**Your instructions:** The data below holds a line containing "Reconstruct the object" and a line containing "its own object."; please quote exactly those two lines and every line between them, and nothing else.

* * * * * * * * *

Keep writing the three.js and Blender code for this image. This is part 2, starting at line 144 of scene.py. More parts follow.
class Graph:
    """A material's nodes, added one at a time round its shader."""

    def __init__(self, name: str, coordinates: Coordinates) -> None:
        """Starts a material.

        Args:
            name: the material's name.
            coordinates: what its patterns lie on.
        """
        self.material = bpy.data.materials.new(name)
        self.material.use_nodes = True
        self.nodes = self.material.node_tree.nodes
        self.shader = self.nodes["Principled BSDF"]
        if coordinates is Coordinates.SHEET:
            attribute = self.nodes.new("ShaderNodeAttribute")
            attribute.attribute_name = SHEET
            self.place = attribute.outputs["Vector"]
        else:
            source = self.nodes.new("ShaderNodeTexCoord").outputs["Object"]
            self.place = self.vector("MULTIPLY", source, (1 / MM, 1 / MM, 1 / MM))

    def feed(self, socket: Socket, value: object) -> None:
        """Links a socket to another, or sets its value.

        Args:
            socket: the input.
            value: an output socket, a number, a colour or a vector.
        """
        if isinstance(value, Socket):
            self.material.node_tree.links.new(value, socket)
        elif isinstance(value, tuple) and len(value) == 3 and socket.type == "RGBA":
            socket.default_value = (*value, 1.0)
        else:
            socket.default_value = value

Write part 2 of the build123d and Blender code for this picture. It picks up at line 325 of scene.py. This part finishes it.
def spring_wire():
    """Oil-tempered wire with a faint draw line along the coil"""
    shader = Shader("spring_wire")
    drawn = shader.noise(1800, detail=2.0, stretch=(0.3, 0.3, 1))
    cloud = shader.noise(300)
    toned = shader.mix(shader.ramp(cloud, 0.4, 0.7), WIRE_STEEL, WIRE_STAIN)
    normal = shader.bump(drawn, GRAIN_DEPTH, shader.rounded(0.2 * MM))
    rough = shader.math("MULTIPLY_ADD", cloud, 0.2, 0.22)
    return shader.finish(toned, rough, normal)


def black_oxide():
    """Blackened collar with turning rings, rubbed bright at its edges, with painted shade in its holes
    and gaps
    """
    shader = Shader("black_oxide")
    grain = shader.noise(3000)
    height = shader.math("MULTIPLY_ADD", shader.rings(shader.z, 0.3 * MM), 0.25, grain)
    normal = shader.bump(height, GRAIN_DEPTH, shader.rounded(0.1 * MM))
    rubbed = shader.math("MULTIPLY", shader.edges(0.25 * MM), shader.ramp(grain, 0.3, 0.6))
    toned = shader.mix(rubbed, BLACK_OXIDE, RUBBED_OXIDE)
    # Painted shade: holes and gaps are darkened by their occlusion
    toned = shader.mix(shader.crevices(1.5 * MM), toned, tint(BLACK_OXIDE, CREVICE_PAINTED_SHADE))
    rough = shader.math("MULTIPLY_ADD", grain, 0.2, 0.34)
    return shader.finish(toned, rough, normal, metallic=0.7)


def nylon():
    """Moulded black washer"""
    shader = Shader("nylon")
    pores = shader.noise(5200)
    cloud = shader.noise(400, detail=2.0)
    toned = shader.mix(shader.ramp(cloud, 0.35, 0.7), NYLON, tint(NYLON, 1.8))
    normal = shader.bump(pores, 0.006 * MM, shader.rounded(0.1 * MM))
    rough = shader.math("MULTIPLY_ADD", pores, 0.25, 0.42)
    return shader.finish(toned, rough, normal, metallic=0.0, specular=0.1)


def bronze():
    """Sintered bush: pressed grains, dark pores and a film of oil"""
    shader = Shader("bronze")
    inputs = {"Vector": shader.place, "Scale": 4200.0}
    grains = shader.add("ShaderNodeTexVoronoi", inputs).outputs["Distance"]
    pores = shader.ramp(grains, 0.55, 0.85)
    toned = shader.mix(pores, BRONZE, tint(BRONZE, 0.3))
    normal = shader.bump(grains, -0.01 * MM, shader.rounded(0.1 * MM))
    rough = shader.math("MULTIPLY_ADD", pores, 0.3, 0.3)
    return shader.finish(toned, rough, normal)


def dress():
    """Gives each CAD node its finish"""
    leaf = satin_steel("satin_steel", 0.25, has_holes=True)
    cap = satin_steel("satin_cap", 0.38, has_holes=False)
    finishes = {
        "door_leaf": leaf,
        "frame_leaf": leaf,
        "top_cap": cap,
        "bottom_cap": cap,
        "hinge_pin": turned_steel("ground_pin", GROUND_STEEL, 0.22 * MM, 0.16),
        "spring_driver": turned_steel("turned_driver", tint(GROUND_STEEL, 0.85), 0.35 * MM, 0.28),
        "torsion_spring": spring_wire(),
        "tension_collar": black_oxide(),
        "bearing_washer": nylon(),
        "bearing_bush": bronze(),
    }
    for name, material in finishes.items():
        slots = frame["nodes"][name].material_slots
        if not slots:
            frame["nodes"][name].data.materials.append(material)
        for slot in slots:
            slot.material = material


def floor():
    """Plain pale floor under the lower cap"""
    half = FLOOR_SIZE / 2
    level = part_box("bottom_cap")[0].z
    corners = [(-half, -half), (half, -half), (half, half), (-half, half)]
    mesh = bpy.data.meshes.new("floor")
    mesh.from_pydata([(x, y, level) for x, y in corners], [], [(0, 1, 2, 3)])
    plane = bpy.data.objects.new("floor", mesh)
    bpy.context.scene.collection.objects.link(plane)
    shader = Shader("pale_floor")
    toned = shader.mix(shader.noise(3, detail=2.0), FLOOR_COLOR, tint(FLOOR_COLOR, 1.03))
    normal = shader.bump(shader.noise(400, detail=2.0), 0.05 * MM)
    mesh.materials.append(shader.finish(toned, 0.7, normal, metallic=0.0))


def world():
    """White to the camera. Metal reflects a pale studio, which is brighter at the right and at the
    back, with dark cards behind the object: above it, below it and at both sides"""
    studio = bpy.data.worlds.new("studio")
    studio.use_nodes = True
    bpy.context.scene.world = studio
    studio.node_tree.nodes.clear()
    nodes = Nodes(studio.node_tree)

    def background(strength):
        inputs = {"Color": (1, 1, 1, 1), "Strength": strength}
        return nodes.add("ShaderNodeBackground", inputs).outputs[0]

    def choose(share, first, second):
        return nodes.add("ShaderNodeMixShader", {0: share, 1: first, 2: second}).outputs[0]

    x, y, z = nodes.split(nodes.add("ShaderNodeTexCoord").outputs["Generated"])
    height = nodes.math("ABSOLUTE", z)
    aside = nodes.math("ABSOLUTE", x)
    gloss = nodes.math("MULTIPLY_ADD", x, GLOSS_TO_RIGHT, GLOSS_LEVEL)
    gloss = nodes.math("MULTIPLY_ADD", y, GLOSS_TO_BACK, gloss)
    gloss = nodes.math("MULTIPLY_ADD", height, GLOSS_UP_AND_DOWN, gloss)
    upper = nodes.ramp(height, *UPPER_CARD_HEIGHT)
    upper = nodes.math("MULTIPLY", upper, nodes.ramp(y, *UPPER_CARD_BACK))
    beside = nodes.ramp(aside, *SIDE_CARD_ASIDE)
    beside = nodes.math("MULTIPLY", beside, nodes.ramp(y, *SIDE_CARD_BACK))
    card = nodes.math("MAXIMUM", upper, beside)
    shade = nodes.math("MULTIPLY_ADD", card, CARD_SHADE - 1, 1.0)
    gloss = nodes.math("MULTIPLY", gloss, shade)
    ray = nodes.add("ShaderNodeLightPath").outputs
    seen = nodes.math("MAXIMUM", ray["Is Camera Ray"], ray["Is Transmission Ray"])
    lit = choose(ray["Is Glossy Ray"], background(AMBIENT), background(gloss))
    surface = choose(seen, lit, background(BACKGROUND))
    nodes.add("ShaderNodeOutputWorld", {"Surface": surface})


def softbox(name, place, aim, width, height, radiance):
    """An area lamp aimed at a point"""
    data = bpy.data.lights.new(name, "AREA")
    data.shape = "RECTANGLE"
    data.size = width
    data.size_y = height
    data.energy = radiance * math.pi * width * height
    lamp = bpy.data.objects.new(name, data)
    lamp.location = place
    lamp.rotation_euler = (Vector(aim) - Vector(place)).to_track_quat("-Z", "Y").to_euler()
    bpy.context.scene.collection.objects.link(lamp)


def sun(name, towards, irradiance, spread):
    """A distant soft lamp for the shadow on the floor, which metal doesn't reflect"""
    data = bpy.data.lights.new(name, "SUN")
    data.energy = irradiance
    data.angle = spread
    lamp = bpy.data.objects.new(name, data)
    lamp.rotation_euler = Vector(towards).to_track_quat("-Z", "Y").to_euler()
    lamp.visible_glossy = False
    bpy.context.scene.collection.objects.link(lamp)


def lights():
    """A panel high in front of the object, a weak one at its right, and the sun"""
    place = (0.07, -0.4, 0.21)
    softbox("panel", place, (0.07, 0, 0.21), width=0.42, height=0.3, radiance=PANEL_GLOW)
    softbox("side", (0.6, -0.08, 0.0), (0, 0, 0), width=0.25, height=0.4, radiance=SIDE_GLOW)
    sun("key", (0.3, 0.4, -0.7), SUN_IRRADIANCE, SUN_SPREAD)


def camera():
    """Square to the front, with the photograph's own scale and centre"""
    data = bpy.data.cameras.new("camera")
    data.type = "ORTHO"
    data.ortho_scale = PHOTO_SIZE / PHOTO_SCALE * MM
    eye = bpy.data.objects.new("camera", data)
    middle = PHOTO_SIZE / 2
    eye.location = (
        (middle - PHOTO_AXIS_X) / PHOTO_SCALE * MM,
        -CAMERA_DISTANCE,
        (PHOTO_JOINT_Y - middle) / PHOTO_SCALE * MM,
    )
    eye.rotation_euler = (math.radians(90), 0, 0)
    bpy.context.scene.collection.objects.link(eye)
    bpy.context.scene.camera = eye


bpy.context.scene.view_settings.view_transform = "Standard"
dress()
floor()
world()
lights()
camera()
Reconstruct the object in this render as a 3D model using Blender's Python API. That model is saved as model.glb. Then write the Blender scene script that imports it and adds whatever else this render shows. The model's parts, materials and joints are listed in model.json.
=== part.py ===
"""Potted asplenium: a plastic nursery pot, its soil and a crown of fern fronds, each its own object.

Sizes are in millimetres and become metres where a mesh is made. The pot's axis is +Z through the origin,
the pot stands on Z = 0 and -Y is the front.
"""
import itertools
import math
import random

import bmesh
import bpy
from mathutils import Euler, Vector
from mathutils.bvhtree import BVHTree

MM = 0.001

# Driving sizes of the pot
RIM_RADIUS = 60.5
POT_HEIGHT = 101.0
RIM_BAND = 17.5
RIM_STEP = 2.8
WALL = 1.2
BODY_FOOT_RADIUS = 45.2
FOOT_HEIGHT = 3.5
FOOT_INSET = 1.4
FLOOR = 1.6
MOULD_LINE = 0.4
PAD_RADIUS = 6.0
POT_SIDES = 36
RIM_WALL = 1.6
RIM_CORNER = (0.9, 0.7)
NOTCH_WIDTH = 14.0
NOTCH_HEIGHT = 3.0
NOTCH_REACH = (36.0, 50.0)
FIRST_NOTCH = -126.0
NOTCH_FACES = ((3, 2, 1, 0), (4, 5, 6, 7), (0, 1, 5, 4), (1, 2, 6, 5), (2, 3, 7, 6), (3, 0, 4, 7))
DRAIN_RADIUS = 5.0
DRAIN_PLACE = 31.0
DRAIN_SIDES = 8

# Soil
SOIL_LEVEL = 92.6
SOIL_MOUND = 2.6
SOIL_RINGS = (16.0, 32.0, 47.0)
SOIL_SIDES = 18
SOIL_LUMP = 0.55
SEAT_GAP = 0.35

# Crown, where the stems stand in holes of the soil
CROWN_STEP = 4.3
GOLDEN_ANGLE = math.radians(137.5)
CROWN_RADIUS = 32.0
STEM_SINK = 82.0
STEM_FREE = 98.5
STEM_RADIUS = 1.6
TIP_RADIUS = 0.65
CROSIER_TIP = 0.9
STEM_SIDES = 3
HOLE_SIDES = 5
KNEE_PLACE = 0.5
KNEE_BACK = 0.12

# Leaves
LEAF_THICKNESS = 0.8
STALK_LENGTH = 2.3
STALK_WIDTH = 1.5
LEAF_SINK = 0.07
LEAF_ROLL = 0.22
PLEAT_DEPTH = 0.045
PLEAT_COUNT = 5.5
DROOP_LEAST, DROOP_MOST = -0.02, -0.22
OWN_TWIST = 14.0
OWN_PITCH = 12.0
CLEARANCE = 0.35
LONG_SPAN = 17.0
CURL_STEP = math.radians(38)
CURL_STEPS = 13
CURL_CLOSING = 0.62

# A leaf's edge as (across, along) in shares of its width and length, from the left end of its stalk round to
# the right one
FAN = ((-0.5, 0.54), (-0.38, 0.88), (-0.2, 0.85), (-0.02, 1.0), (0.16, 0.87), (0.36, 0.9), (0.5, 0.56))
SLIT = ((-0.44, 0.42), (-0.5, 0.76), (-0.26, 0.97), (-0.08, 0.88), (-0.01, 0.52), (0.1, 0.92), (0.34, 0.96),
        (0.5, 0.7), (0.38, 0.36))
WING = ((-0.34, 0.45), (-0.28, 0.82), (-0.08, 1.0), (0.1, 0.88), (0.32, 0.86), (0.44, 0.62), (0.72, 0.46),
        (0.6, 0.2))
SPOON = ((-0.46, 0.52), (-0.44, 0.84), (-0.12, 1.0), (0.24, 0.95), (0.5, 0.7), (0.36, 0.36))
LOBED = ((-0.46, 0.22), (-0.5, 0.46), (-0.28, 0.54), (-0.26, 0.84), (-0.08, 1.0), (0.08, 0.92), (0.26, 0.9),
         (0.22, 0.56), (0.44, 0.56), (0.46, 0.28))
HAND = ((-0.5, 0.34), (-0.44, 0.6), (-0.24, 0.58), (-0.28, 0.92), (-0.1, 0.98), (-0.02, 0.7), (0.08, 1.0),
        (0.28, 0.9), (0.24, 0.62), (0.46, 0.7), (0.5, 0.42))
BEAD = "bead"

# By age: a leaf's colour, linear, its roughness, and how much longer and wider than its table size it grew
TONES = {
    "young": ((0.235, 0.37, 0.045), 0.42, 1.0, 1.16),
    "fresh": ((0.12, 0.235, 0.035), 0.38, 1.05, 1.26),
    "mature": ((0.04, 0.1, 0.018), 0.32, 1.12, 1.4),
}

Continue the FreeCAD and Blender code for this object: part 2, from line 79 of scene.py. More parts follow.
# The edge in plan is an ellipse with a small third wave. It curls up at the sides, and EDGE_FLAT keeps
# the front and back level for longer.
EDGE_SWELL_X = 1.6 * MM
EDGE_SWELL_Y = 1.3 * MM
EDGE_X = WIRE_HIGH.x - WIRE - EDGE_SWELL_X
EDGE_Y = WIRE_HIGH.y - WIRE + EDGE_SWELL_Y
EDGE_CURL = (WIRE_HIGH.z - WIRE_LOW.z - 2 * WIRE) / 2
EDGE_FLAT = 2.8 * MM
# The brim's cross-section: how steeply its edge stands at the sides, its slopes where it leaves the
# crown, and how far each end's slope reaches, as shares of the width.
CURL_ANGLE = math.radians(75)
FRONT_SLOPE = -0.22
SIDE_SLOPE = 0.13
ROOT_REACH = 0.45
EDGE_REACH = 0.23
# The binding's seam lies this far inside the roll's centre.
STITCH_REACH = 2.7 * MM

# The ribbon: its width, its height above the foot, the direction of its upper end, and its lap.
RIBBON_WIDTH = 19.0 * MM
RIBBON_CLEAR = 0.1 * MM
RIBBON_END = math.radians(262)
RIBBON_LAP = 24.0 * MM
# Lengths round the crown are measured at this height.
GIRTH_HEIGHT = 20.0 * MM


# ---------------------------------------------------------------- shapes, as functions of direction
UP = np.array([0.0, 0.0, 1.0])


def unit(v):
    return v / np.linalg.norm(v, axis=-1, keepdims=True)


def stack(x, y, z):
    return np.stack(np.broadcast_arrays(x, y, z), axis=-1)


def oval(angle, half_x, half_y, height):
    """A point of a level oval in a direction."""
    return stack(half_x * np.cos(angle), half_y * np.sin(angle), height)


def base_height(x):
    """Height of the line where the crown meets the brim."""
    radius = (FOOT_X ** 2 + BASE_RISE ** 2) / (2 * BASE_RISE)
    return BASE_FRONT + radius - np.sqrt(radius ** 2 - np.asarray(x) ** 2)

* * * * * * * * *

**Exercise solution:**
Reconstruct the object in this render as a 3D model using Blender's Python API. That model is saved as model.glb. Then write the Blender scene script that imports it and adds whatever else this render shows. The model's parts, materials and joints are listed in model.json.
=== part.py ===
"""Potted asplenium: a plastic nursery pot, its soil and a crown of fern fronds, each its own object.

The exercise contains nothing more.